The Kurds have always hoped to win control for the Kurdish Regional Government in northern Iraq–and to include the oil-rich city of Kirkuk within that regional entity.
The news of an oil “breakthrough” in Iraq is mostly on the Kurdish front.
Shiite forces abanonded the Kurds on this issue.
Now, the Kurds appear to have conceded the point.
In late December 2006, the Kurdish Globe reported:
Oil has been a major issue dividing Kurdish and Iraqi authorities in post-war Iraq. KRG says it is constitutionally allowed to drill for oil in areas under its control, but Iraqi oil officials have threatened that KRG’s oil deals will not be “valid.”
“Most of the oil wells are in southern Iraq, and the oil law allows KRG to talk with companies and make deals for oil production,” [Kurdistan Regional Government Prime Minister Nechirvan] Barzani said…
According to preliminary agreements between the KRG and federal authorities, a representative from the Baghdad government will attend talks between the KRG and oil firms. Once the KRG reaches a deal with a company to drill for oil in Kurdistan, the contract will be sent to Baghdad for assessment and approval by an Iraqi government committee. The contract will then be returned to the KRG and it will have 60 days to sign it…
“There needs to be some criteria according to which the (oil) contracts are investigated so as to know if there is any corruption in the deals or to what extent the company will implement its obligations,” Barzani said.
Note well: this is Barzani’s concession speech and it will not likely be greeted with thunderous applause in Kurdistan. Barzani’s two justifications for centralized control–that most of the wells are in southern Iraq (and therefore a source of wealth for Kurds only under centralization) and that central authorities need to be able to investigate corruption–are very thin fig leaves, given the history of Kurdish demands for autonomy. Look for an internal Kurdish split that would challenge Barzani for “selling out” the Kurds.
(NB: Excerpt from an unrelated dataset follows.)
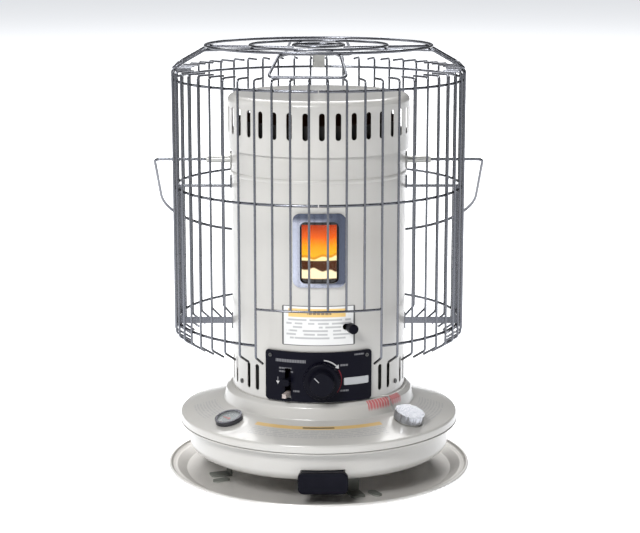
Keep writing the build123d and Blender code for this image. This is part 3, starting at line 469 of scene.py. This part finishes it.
def glass(name, color, alpha, roughness, streaks=0.1):
    finish = Finish(name, color, roughness)
    finish.shader.inputs["IOR"].default_value = 1.45
    haze = finish.noise(25.0, 4.0)
    finish.set("Alpha", alpha + haze * streaks)
    finish.set("Base Color", finish.tint(haze * 0.5, tuple(c * 0.8 for c in color)))
    return finish


PANE_CLEAR_X = (-0.0234, 0.0252)
PANE_CLEAR_Z = (0.3076, 0.3848)
PANE_EDGE = 0.0004


def pane_finish():
    """Clear heat-proof pane with a baked black border."""
    finish = glass("heat-proof pane", (0.20, 0.14, 0.08), 0.03, 0.08, 0.04)
    clear = finish.x.between(*PANE_CLEAR_X, PANE_EDGE) * finish.z.between(*PANE_CLEAR_Z, PANE_EDGE)
    haze = finish.noise(25.0, 4.0)
    finish.set("Alpha", 1 - clear * (0.97 - haze * 0.04))
    finish.set("Base Color", finish.tint(1 - clear, (0.008, 0.006, 0.006)))
    return finish


paint(pane_finish(), "window_pane")
paint(glass("chimney glass", (0.5, 0.42, 0.34), 0.012, 0.05, 0.02), "chimney_glass")
paint(glass("gauge lens", (0.8, 0.85, 0.85), 0.12, 0.05), "gauge_lens")


def dial_finish():
    """White gauge card with plain ticks and a red low zone."""
    finish = Finish("gauge card", (0.25, 0.26, 0.27), 0.45)
    centre = [(a + b) / 2 for a, b in zip(*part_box("gauge_dial"))]
    x, y = finish.x - centre[0], finish.y - centre[1]
    reach = (x * x + y * y).root()
    clock = x.angle(y)
    scale = reach.between(0.011, 0.0145, 0.0002)
    ticks = 1 - clock.repeat(radians(18)).step(0.02, 0.04)
    low = clock.between(radians(-150), radians(-100), 0.02)
    shade = finish.tint(ticks * scale, (0.8, 0.8, 0.8))
    finish.set("Base Color", finish.tint(low * scale * 0.9, (0.5, 0.05, 0.03), shade))
    finish.set("Roughness", 0.4 + finish.noise(60.0) * 0.1)
    return finish


paint(dial_finish(), "gauge_dial")


# ------------------------------------------------------------------ modelling helpers
def fresh():
    """Object mode with nothing selected, ready for an operator."""
    if bpy.context.mode != "OBJECT":
        bpy.ops.object.mode_set(mode="OBJECT")
    bpy.ops.object.select_all(action="DESELECT")


def seat(piece, name, finish, body):
    """Puts the piece's place into its mesh, names it, paints it and joins it to its body."""
    fresh()
    piece.select_set(True)
    bpy.context.view_layer.objects.active = piece
    bpy.ops.object.transform_apply(location=True, rotation=True, scale=True)
    piece.name = name
    piece.data.name = name
    piece.data.materials.clear()
    piece.data.materials.append(finish.material)
    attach(piece, body)
    return piece


def use(piece, kind, name, **settings):
    """Adds a modifier with these settings and applies it."""
    fresh()
    piece.select_set(True)
    bpy.context.view_layer.objects.active = piece
    modifier = piece.modifiers.new(name, kind)
    for key, value in settings.items():
        setattr(modifier, key, value)
    bpy.ops.object.modifier_apply(modifier=modifier.name)


def smooth(piece, angle=35):
    fresh()
    piece.select_set(True)
    bpy.context.view_layer.objects.active = piece
    bpy.ops.object.shade_smooth_by_angle(angle=radians(angle))


# ------------------------------------------------------------------ flame
FLAME_R = 0.066
FLAME_LOW = 0.262
FLAME_HIGH = 0.398
SIGHT_DROP = 0.0105
FLAME_WALL = 0.0006


def flame_finish():
    """Glow in the chimney: bright foot, dark flame ring, then yellow to red towards the top."""
    finish = Finish("flame glow", (0.0, 0.0, 0.0), 0.9)
    wave = {"W": finish.turn * 4.0, "Scale": 1.0, "Detail": 0.0}
    ripple = finish.node("ShaderNodeTexNoise", {"noise_dimensions": "1D"}, wave, "Fac")
    z = finish.z + SIGHT_DROP
    lick = finish.noise(30.0, 2.0, (1, 1, 0.35))
    stops = (
        (0.0, (0.95, 0.42, 0.012, 1)), (0.25, (0.95, 0.30, 0.005, 1)), (0.5, (0.72, 0.10, 0.006, 1)),
        (0.8, (0.42, 0.04, 0.008, 1)), (1.0, (0.20, 0.02, 0.01, 1)),
    )
    climb = (z - 0.340 + (lick - 0.5) * 0.02) / 0.05
    body = finish.node("ShaderNodeValToRGB", {"stops": stops}, {"Fac": climb})
    rim = z - (ripple - 0.5) * 0.010
    shade = finish.tint(rim.between(0.3375, 0.3415, 0.0008) * 0.6, (0.45, 0.16, 0.01), body)
    shade = finish.tint(1 - rim.step(0.3365, 0.3385), (1.0, 0.84, 0.40), shade)
    shade = finish.tint(1 - z.step(0.3325, 0.3345), (0.050, 0.010, 0.002), shade)
    foot = z + (ripple - 0.5) * 0.012
    shade = finish.tint(1 - foot.step(0.3185, 0.3215), (1.0, 0.84, 0.52), shade)
    shade = finish.tint(1 - z.step(0.3065, 0.3085), (0.02, 0.006, 0.004), shade)
    finish.set("Emission Color", shade)
    finish.shader.inputs["Emission Strength"].default_value = 1.5
    return finish


fresh()
bpy.ops.mesh.primitive_cylinder_add(
    vertices=96, radius=FLAME_R, depth=FLAME_HIGH - FLAME_LOW, end_fill_type="NOTHING",
    location=(0, 0, (FLAME_LOW + FLAME_HIGH) / 2),
)
flame = bpy.context.object
use(flame, "SOLIDIFY", "wall", thickness=FLAME_WALL)
smooth(flame)
seat(flame, "flame_curtain", flame_finish(), "burner")

# ------------------------------------------------------------------ small trim on the controls
POINTER_SIZE = (0.0012, 0.0006, 0.009)
POINTER_OUT = 0.0072
POINTER_LIFT = 0.0002
pointer_paint = plastic("pointer paint", (0.30, 0.30, 0.31), 0.5)
fresh()
pointer_place = (KNOB_X - POINTER_OUT, KNOB_LOW[1] - POINTER_LIFT, KNOB_Z + POINTER_OUT)
bpy.ops.mesh.primitive_cube_add(size=1, location=pointer_place)
pointer = bpy.context.object
pointer.scale = POINTER_SIZE
pointer.rotation_euler = (0, radians(-45), 0)
use(pointer, "BEVEL", "rounded", width=0.0002, segments=2)
seat(pointer, "knob_pointer", pointer_paint, "knob")


RECESS_REACH = 0.0014


def screw_cross(deg, z, r, name):
    """Painted shade of the cross recess in a round-headed screw: a thin dark inlay on its face."""
    fresh()
    bpy.ops.mesh.primitive_plane_add(size=0.0008)
    cross = bpy.context.object
    bpy.ops.object.mode_set(mode="EDIT")
    bpy.ops.mesh.select_mode(type="EDGE")
    bpy.ops.mesh.select_all(action="SELECT")
    bpy.ops.mesh.subdivide(number_cuts=0)
    bpy.ops.object.mode_set(mode="OBJECT")
    edges = [e.index for e in cross.data.edges]
    for index in edges:
        bpy.ops.object.mode_set(mode="EDIT")
        bpy.ops.mesh.select_all(action="DESELECT")
        bpy.ops.object.mode_set(mode="OBJECT")
        edge = cross.data.edges[index]
        edge.select = True
        middle = sum((cross.data.vertices[v].co for v in edge.vertices), Vector()) / 2
        bpy.ops.object.mode_set(mode="EDIT")
        reach = tuple(middle.normalized() * RECESS_REACH)
        bpy.ops.mesh.extrude_region_move(TRANSFORM_OT_translate={"value": reach})
    bpy.ops.object.mode_set(mode="OBJECT")
    use(cross, "SOLIDIFY", "inlay", thickness=0.0003)
    a = radians(deg)
    cross.rotation_euler = (radians(90), 0, a)
    cross.location = (r * sin(a), -r * cos(a), z)
    return seat(cross, name, recess_shade_paint, "heater")


# painted shade: near-black standing for the shade inside the screw recesses
recess_shade_paint = plastic("painted recess shade", (0.01, 0.01, 0.01), 0.8)
SCREW_FACES = ((-61, 0.146, 0.1277), (61, 0.146, 0.1277), (-31.5, 0.197, 0.1313), (31.5, 0.197, 0.1313))
for count, (deg, z, r) in enumerate(SCREW_FACES):
    screw_cross(deg, z, r, "screw_recess_shade_%d" % (count + 1))

# ------------------------------------------------------------------ floor, light and camera
FLOOR_SIZE = 160
FLOOR_GLOW = 0.66
floor_finish = Finish("studio floor", (0.86, 0.865, 0.875), 0.9)
floor_finish.set("Base Color", floor_finish.tint(floor_finish.noise(0.6) * 0.1, (0.82, 0.83, 0.85)))
floor_finish.set("Emission Color", (0.95, 0.97, 1.0, 1))
floor_finish.shader.inputs["Emission Strength"].default_value = FLOOR_GLOW
fresh()
bpy.ops.mesh.primitive_plane_add(size=FLOOR_SIZE, location=(0, 0, 0))
floor = bpy.context.object
floor.name = "studio_floor"
floor.data.materials.append(floor_finish.material)

world = bpy.data.worlds.new("studio")
bpy.context.scene.world = world
world.use_nodes = True
world.node_tree.nodes["Background"].inputs["Color"].default_value = (0.93, 0.95, 1.0, 1)
world.node_tree.nodes["Background"].inputs["Strength"].default_value = 0.12
bpy.context.scene.view_settings.view_transform = "Standard"


def soft_light(name, place, target, size, power, color=(1, 1, 1)):
    data = bpy.data.lights.new(name, "AREA")
    data.energy = power
    data.size = size
    data.color = color
    light = bpy.data.objects.new(name, data)
    bpy.context.collection.objects.link(light)
    light.location = place
    light.rotation_euler = (Vector(target) - Vector(place)).to_track_quat("-Z", "Y").to_euler()


soft_light("key", (-0.80, -2.05, 1.75), (0, 0, 0.3), 0.8, 60)
soft_light("rim", (-2.4, 0.6, 1.2), (0, 0, 0.3), 1.2, 8)
soft_light("top", (0.0, 0.5, 2.6), (0, 0, 0.3), 2.0, 24)
soft_light("backdrop", (0.0, 4.0, 4.0), (0, 5.0, 0), 4.0, 420)

EYE = Vector((0.002, -2.568, 0.8025))
AIM = Vector((0.002, 0.0, 0.3020))
camera_data = bpy.data.cameras.new("camera")
camera_data.lens = 100.7
camera = bpy.data.objects.new("camera", camera_data)
bpy.context.collection.objects.link(camera)
camera.location = EYE
camera.rotation_euler = (AIM - EYE).to_track_quat("-Z", "Y").to_euler()
bpy.context.scene.camera = camera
The Kurdish concession has regional implications insofar as Turkey has been firm in its opposition to Kurdish autonomy. Indeed, just as the Kurds were conceding the point, Kirkuk oil began to flow in the pipeline to Turkey’s port of Ceyhan. Perhaps it is no coincidence.
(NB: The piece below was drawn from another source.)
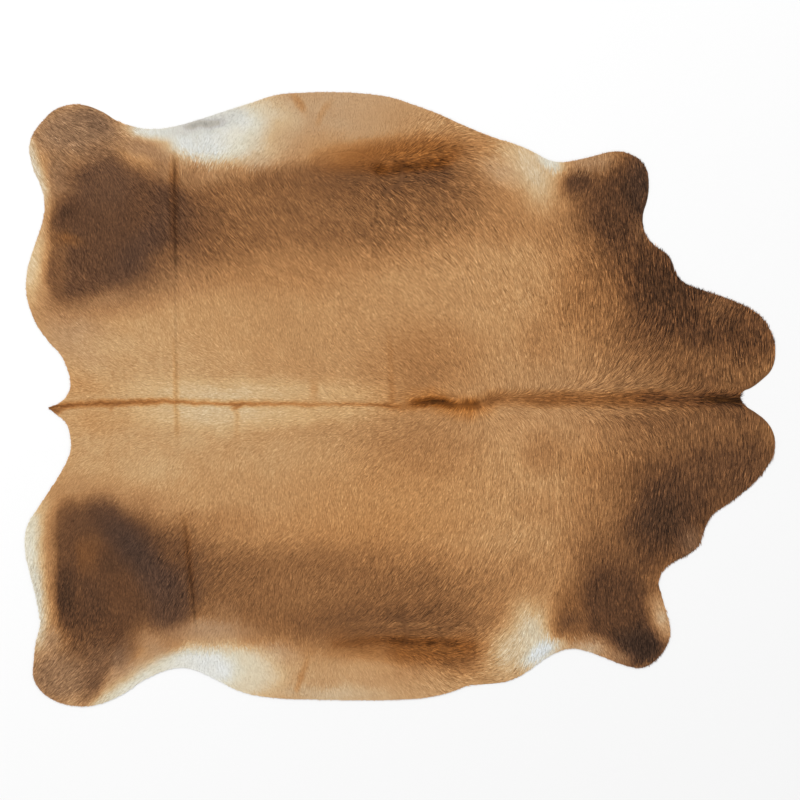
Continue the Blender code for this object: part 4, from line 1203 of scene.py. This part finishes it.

Note, too, that the future of Kurdish control of Kirkuk also looks increasingly fragile, with John McCain now leading a campaign to delay a referendum on Kirkuk that would likely establish Kurdish control of the city.
In the last instance, these Kurdish concessions are part of a larger campaign to restore centralized national political control in Iraq.
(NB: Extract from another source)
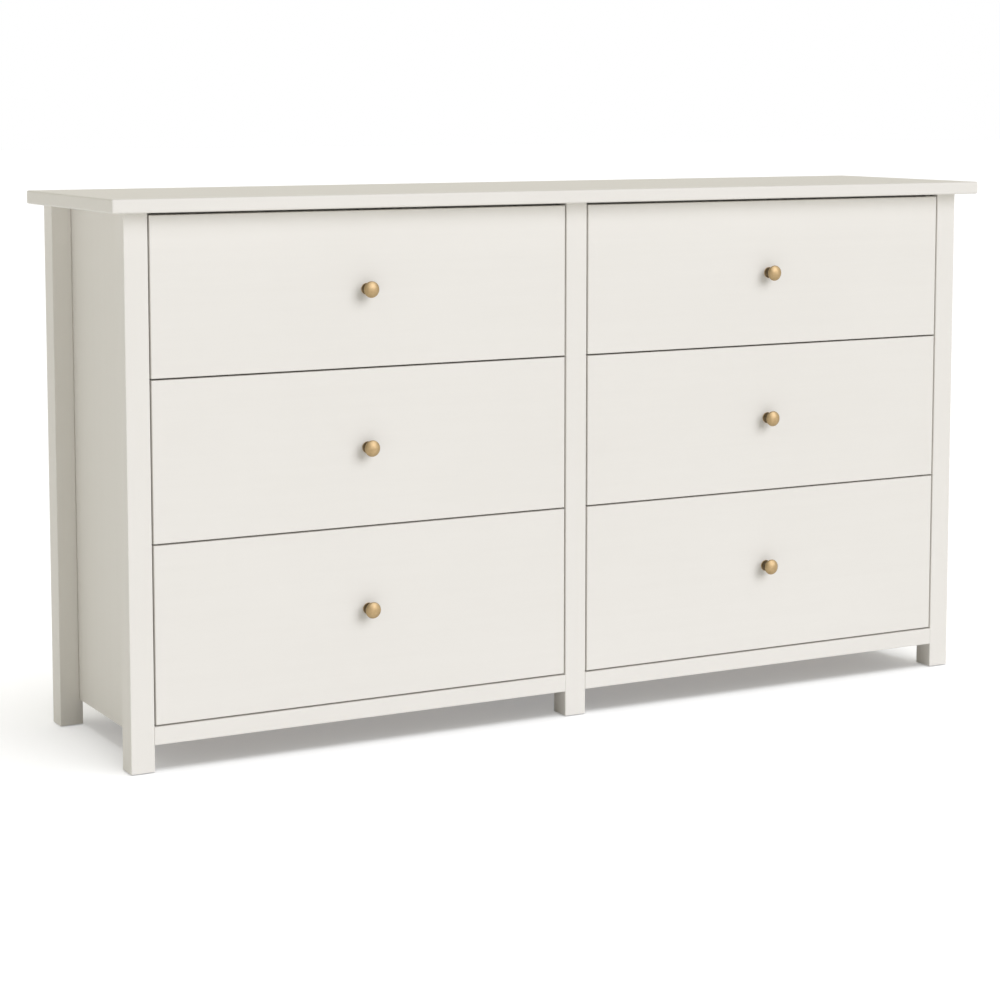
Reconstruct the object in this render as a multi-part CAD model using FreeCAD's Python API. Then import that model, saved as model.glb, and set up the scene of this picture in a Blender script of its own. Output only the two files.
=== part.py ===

On the oil front, centralization is likely intended to appease Sunni rejectionists. It will also please Muqtada al-Sadr who is a strident critic of Kurdish control of Kirkuk and of decentralization, more generally. Is Sadr willing to trade privatization (i.e., production sharing agreements) for centralization?
If so, then the US will have effectively exploited the threat of Kurdish regional PSAs to extract comparable concessions from Iraqi nationalists.